:: Task directions ::
Write out again, unaltered, the lines from the start through the line containing "return first, np.cross(along, first)".

-- Stored data start --

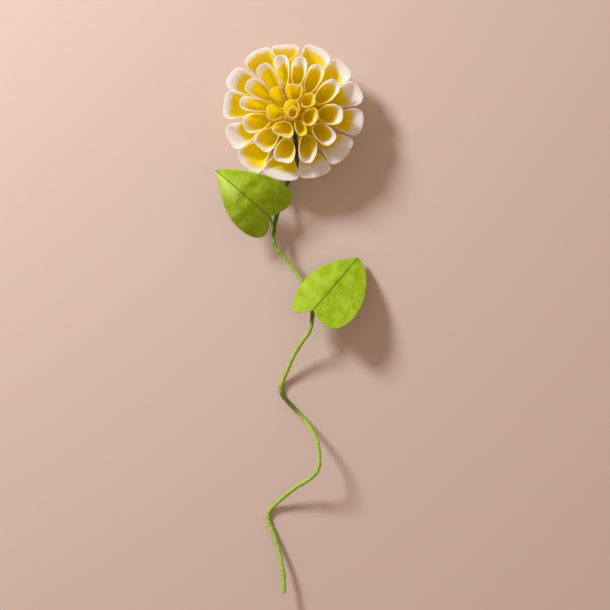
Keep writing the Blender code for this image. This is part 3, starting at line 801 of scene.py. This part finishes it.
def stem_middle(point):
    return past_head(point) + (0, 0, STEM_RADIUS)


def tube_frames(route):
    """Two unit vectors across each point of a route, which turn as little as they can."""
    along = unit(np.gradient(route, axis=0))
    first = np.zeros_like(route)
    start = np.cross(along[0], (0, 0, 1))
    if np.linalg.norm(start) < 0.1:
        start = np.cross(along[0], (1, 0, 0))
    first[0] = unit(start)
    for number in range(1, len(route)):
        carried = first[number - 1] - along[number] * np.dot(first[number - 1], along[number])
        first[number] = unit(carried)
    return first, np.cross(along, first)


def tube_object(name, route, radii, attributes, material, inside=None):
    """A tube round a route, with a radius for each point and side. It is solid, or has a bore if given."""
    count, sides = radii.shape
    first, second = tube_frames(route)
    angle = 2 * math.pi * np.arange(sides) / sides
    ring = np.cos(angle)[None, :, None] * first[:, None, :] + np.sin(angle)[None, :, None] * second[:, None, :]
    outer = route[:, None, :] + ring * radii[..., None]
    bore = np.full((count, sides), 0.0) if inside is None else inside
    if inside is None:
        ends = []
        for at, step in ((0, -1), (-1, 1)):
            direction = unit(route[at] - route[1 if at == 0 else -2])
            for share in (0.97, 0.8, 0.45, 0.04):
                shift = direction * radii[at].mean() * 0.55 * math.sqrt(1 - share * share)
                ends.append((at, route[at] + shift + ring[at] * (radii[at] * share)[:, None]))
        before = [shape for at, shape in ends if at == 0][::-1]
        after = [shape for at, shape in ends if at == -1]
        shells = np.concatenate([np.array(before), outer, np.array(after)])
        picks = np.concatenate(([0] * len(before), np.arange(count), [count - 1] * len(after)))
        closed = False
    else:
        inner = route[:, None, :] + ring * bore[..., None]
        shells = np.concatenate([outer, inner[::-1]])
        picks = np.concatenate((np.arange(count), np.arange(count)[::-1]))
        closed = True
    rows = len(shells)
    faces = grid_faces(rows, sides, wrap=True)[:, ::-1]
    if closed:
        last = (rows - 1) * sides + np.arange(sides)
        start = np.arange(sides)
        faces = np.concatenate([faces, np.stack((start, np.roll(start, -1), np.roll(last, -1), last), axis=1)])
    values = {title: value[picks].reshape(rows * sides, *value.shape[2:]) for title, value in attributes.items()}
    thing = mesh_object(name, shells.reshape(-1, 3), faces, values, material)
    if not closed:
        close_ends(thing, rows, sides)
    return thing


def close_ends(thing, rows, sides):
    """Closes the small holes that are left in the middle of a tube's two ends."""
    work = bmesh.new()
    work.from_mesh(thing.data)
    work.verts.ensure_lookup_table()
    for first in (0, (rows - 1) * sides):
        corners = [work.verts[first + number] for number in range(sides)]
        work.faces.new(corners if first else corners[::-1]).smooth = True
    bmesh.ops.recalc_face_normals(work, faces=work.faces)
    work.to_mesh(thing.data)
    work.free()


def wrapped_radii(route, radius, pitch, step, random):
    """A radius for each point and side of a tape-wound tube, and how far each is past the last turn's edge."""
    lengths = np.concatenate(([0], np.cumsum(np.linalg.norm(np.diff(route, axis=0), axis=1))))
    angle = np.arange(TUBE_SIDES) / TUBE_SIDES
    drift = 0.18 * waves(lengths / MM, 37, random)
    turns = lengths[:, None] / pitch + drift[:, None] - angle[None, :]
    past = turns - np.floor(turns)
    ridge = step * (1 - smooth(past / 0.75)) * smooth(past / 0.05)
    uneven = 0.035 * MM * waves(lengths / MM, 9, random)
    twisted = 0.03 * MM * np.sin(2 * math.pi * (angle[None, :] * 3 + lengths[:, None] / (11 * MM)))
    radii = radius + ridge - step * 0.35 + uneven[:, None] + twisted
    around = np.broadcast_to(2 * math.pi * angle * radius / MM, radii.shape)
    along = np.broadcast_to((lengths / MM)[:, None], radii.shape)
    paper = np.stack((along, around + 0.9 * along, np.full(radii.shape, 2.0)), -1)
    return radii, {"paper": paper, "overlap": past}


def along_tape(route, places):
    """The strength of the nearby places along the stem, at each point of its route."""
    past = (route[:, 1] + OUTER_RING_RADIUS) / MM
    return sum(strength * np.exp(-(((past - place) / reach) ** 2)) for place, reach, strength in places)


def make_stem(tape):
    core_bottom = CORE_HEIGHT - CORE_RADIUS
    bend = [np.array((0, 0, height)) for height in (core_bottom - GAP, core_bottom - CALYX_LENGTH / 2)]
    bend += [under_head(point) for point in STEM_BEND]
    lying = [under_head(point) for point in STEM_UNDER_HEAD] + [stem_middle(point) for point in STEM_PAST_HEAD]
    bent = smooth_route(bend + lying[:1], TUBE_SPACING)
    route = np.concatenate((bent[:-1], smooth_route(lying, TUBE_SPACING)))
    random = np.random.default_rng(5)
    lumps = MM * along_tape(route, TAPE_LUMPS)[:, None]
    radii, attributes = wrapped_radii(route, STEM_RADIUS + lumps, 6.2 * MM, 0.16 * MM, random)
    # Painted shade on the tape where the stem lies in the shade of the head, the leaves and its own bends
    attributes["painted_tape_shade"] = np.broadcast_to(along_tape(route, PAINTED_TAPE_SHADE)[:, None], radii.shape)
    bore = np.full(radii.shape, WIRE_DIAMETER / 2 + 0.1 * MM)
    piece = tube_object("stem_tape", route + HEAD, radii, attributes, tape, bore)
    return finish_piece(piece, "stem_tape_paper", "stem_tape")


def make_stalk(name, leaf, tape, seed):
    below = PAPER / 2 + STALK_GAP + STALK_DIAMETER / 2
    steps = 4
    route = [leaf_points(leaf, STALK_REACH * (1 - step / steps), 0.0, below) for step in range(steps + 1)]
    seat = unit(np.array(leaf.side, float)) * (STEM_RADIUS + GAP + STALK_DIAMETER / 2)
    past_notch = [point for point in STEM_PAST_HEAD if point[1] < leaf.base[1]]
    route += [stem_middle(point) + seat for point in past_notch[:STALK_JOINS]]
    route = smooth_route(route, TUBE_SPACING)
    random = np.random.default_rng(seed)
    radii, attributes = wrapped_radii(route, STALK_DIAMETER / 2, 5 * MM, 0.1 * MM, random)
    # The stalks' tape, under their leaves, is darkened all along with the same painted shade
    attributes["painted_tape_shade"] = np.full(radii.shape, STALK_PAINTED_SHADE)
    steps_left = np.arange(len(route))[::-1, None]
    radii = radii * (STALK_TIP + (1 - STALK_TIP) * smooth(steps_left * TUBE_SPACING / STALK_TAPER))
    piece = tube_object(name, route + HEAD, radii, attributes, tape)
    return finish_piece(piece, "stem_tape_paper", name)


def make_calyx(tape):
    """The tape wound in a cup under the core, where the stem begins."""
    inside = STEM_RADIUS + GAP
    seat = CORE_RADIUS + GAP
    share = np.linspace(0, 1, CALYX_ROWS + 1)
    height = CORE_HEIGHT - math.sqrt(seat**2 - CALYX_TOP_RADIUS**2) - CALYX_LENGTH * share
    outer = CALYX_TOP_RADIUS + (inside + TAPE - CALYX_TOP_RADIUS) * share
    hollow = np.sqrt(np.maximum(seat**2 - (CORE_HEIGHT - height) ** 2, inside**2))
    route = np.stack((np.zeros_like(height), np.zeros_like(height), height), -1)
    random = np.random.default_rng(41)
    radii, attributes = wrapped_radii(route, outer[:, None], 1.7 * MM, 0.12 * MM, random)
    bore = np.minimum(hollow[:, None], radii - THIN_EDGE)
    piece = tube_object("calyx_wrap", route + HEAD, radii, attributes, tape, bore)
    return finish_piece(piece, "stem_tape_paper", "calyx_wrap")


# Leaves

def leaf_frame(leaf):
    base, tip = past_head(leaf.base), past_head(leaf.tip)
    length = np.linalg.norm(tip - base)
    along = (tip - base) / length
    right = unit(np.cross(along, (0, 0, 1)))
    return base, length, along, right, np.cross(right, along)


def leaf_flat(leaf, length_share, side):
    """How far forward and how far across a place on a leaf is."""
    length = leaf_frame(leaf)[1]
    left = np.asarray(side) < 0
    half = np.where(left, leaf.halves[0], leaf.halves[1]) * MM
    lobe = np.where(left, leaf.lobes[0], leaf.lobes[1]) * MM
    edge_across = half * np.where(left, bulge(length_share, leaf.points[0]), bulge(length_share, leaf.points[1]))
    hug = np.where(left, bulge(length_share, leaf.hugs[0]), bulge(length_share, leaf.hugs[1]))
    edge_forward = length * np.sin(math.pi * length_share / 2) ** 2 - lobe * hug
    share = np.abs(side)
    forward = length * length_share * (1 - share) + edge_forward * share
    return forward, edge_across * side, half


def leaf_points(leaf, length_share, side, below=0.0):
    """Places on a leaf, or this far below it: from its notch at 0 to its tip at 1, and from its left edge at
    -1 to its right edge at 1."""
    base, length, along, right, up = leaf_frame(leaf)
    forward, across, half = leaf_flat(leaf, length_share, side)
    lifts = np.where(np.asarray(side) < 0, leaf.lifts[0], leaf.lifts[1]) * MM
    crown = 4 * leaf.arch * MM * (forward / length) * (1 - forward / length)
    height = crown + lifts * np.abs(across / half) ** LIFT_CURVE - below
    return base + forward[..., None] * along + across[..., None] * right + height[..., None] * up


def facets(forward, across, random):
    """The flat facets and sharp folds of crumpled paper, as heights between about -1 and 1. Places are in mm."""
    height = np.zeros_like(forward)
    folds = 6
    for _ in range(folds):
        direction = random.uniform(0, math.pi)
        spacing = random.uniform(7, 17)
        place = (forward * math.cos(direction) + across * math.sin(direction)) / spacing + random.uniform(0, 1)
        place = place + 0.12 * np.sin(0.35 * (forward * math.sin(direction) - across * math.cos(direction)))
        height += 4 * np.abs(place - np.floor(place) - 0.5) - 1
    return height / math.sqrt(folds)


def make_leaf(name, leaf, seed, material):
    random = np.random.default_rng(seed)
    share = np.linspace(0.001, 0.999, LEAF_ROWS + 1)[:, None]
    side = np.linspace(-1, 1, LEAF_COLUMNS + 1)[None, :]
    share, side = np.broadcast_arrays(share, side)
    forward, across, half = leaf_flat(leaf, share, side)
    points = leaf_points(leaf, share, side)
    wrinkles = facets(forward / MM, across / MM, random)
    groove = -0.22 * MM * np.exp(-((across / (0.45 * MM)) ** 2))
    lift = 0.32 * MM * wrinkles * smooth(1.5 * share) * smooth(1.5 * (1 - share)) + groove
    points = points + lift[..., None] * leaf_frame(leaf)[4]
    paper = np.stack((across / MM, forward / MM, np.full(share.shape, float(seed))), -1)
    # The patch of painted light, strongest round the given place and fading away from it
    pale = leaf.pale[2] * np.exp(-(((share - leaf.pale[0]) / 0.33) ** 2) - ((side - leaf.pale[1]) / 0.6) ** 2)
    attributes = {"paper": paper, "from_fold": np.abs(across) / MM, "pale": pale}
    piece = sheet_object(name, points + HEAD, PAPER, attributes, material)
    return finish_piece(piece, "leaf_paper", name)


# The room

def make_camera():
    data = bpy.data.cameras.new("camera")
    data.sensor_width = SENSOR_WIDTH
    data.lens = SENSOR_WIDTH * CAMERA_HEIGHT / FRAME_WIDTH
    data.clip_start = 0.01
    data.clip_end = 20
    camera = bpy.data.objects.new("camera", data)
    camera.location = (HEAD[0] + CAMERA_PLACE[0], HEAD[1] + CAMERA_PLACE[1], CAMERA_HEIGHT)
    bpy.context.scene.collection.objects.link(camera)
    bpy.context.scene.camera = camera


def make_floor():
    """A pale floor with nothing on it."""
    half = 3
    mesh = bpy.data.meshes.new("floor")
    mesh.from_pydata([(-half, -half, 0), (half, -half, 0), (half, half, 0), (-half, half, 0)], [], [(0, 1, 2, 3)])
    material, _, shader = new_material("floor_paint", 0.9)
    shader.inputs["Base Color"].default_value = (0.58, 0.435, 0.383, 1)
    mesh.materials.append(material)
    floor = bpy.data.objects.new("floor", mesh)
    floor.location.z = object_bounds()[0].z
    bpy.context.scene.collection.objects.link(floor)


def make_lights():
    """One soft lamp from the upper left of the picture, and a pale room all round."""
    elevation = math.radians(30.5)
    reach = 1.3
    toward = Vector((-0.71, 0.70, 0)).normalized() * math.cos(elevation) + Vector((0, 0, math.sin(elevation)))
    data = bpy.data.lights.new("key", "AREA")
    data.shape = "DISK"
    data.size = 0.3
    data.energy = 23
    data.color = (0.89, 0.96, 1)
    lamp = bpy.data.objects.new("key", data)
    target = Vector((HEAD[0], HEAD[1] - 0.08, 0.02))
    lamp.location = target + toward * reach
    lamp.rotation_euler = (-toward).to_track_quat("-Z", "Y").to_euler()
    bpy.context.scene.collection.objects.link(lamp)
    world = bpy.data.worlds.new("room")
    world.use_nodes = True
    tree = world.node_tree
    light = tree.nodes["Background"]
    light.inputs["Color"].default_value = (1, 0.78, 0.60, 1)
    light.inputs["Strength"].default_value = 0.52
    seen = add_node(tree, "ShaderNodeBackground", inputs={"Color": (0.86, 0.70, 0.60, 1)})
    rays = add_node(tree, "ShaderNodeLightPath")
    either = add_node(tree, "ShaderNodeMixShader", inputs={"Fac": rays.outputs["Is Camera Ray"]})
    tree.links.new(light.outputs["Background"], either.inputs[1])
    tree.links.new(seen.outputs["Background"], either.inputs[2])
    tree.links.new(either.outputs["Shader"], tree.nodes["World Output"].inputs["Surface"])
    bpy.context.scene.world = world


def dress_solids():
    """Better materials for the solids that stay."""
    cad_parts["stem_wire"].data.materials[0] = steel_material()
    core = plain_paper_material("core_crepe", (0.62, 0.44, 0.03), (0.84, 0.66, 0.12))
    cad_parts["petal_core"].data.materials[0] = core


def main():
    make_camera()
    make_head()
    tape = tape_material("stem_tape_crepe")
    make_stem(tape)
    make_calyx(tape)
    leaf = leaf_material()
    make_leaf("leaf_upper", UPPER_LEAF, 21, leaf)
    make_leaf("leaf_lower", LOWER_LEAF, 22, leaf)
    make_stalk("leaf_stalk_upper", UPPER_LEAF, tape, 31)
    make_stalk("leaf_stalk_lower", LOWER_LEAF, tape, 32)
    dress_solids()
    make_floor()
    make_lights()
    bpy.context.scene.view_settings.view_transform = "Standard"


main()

-- Stored data end --

:: Written solution ::
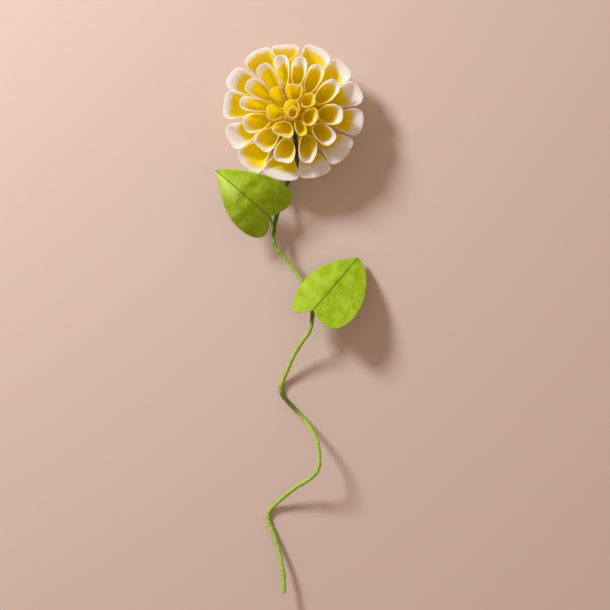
Keep writing the Blender code for this image. This is part 3, starting at line 801 of scene.py. This part finishes it.
def stem_middle(point):
    return past_head(point) + (0, 0, STEM_RADIUS)


def tube_frames(route):
    """Two unit vectors across each point of a route, which turn as little as they can."""
    along = unit(np.gradient(route, axis=0))
    first = np.zeros_like(route)
    start = np.cross(along[0], (0, 0, 1))
    if np.linalg.norm(start) < 0.1:
        start = np.cross(along[0], (1, 0, 0))
    first[0] = unit(start)
    for number in range(1, len(route)):
        carried = first[number - 1] - along[number] * np.dot(first[number - 1], along[number])
        first[number] = unit(carried)
    return first, np.cross(along, first)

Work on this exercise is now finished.